ABOLISI memang bukan pengampunan, tapi jiwanya mengandung hal-hal yang bersifat ampunan. Salah satu hak prerogatif presiden ini adalah hak untuk menyatakan bahwa tuntutan pidana terhadap seseorang harus digugurkan. Presiden Megawati sekarang ini sedang mempertimbangkan pemberian abolisi untuk mantan presiden Soeharto. Alasannya sederhana, Soeharto menderita sakit yang tak memungkinkan kasus perkaranya dilanjutkan ke pengadilan. Alasan yang lebih mulia adalah Presiden ingin bangsa ini memperlakukan mantan pemimpinnya dengan tepat—sebuah alasan yang sulit untuk dirinci secara jelas dan berkeadilan.
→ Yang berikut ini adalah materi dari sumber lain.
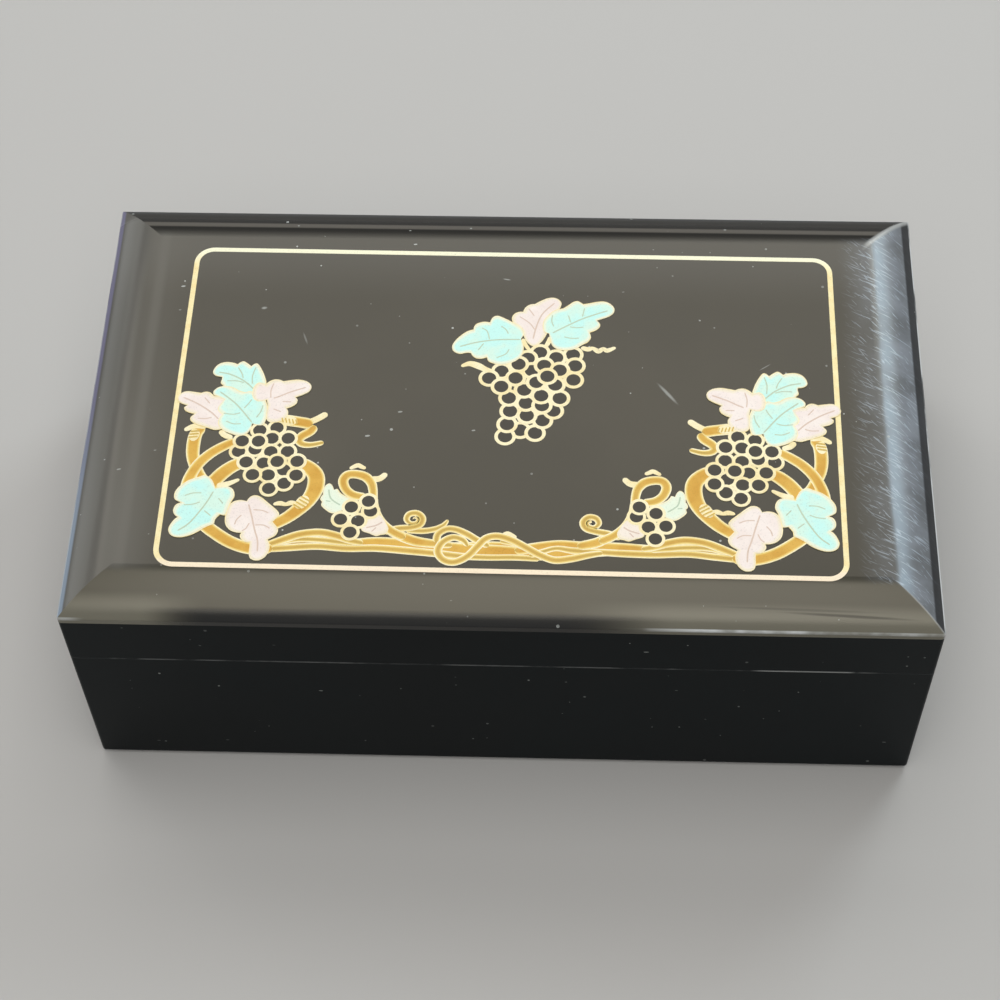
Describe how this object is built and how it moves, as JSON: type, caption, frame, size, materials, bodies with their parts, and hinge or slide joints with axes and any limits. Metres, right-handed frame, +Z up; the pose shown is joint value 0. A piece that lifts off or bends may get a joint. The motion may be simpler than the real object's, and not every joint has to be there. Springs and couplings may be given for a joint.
{
  "type": "jewelry box",
  "caption": "Rectangular lacquered jewelry box with a crowned hinged lid, a mirror in the lid, velvet lining and a lift-out tray with a ring cushion.",
  "frame": {"origin": "centre of the underside's resting face", "axes": "+Z up, +X to the right seen from the front, +Y towards the hinged back; the long side lies along X"},
  "size_m": [0.24, 0.1503, 0.0845],
  "materials": {
    "black_lacquer": "gloss",
    "black_felt": "matte",
    "red_velvet": "matte",
    "mirror_glass": "polished",
    "hinge_brass": "polished",
    "gold_print": "satin",
    "vine_print": "satin",
    "mint_print": "satin",
    "pink_print": "satin"
  },
  "bodies": {
    "base": {"base_back": "black_lacquer", "base_bottom": "black_lacquer", "base_felt": "black_felt", "base_front": "black_lacquer", "base_hinge_screws": "hinge_brass", "base_left": "black_lacquer", "base_right": "black_lacquer", "hinge_left_base_leaf": "hinge_brass", "hinge_left_pin": "hinge_brass", "hinge_right_base_leaf": "hinge_brass", "hinge_right_pin": "hinge_brass", "lining_back": "red_velvet", "lining_floor": "red_velvet", "lining_front": "red_velvet", "lining_left": "red_velvet", "lining_right": "red_velvet"},
    "lid": {"hinge_left_lid_leaf": "hinge_brass", "hinge_right_lid_leaf": "hinge_brass", "lid_back": "black_lacquer", "lid_front": "black_lacquer", "lid_hinge_screws": "hinge_brass", "lid_left": "black_lacquer", "lid_lining_back": "red_velvet", "lid_lining_front": "red_velvet", "lid_lining_left": "red_velvet", "lid_lining_right": "red_velvet", "lid_right": "black_lacquer", "lid_top": "black_lacquer", "mirror": "mirror_glass", "mirror_surround": "red_velvet"},
    "tray": {"ring_roll_1": "red_velvet", "ring_roll_2": "red_velvet", "ring_roll_3": "red_velvet", "ring_roll_4": "red_velvet", "ring_roll_5": "red_velvet", "ring_roll_6": "red_velvet", "ring_roll_7": "red_velvet", "ring_roll_8": "red_velvet", "tray_back": "red_velvet", "tray_divider_long": "red_velvet", "tray_divider_rings": "red_velvet", "tray_divider_short": "red_velvet", "tray_floor": "red_velvet", "tray_front": "red_velvet", "tray_left": "red_velvet", "tray_liner_back": "red_velvet", "tray_liner_front_left": "red_velvet", "tray_liner_front_right": "red_velvet", "tray_right": "red_velvet"}
  },
  "joints": [
    {"name": "lid_hinge", "type": "hinge", "parent": "base", "child": "lid", "pos_m": [0, 0.0743, 0.05752], "axis": [-1, 0, 0], "range_deg": [0, 100]},
    {"name": "tray_lift", "type": "slide", "parent": "base", "child": "tray", "axis": [0, 0, 1], "range_m": [0, 0.016]}
  ]
}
Untuk alasan Soeharto sakit, hukum sudah mengatur hal itu secara jelas. Jika seorang tersangka sakit, perkaranya tidak harus dihentikan. Hakim di pengadilan negeri memang punya kuasa, tapi Tuhan Mahakuasa. Jika Tuhan memutuskan orang yang sakit itu menghadap-Nya, praktek hukum di Indonesia menggugurkan segala tuntutan. Tapi, jika kuasa Tuhan lain, si sakit disembuhkan, proses hukum bisa dilanjutkan kembali. Kita sesungguhnya punya doa yang sama agar tokoh seperti Pak Harto ini diberi kesembuhan, agar ia bisa mempertanggungjawabkan apa yang diperbuat selama 32 tahun memimpin bangsa ini. Semua ini untuk kejelasan dan sangat bermanfaat bagi bangsa ini—juga bagi keluarga Pak Harto sendiri.
Pemberian abolisi untuk Soeharto bukanlah pendidikan hukum (dan politik) yang baik untuk masa depan Indonesia. Pengampunan kepada Soeharto harus diberikan setelah proses hukumnya selesai, dan jelas ujung pangkalnya, apa kesalahan dan seberapa besar salahnya. Syukur-syukur kalau kesalahan itu bisa digantikan dengan, misalnya, ganti rugi. Katakanlah Soeharto dinyatakan bersalah melakukan korupsi, lalu ia merelakan sebagian hartanya untuk ganti rugi, kita akan menaruh respek. Namanya manusia, kesalahan dan jasa-jasa selalu menyertai kehidupan ini.
Semuanya akan jadi mengambang jika abolisi diberikan. Akan muncul kesan bahwa Soeharto tak bersalah. Kalau salah, mengapa diberi abolisi? Mengapa tidak divonis dahulu baru kemudian dipertimbangkan pemberian grasi? Abolisi memunculkan preseden buruk di negeri ini: pemimpinnya tak bisa diadili kalau tiba-tiba dinyatakan sakit.
Alasan kemanusiaan tidak bisa dijadikan pembenar. Sebab, proses hukum di Indonesia sudah mengayomi "perikemanusiaan" itu. Kalau tersangka sakit, sidang peradilan tak bisa diteruskan, bukankah pertanyaan hakim yang pertama-tama dalam sidang adalah soal kesehatan tersangka? Lalu, kalau tersangka tiba-tiba dipanggil Tuhan, proses hukum pun gugur. Jelas dan transparan sekali. Jadi, sungguh tak masuk akal memberikan abolisi kepada Soeharto. Sebab, proses hukumnya otomatis akan selesai apa pun kehendak Yang Mahakuasa: jika tersangka diberi kesehatan dan umur panjang, proses hukum akan selesai di pengadilan; jika tersangka dipanggil Tuhan, proses hukum juga akan selesai. Jangan mendahului kuasa Tuhan.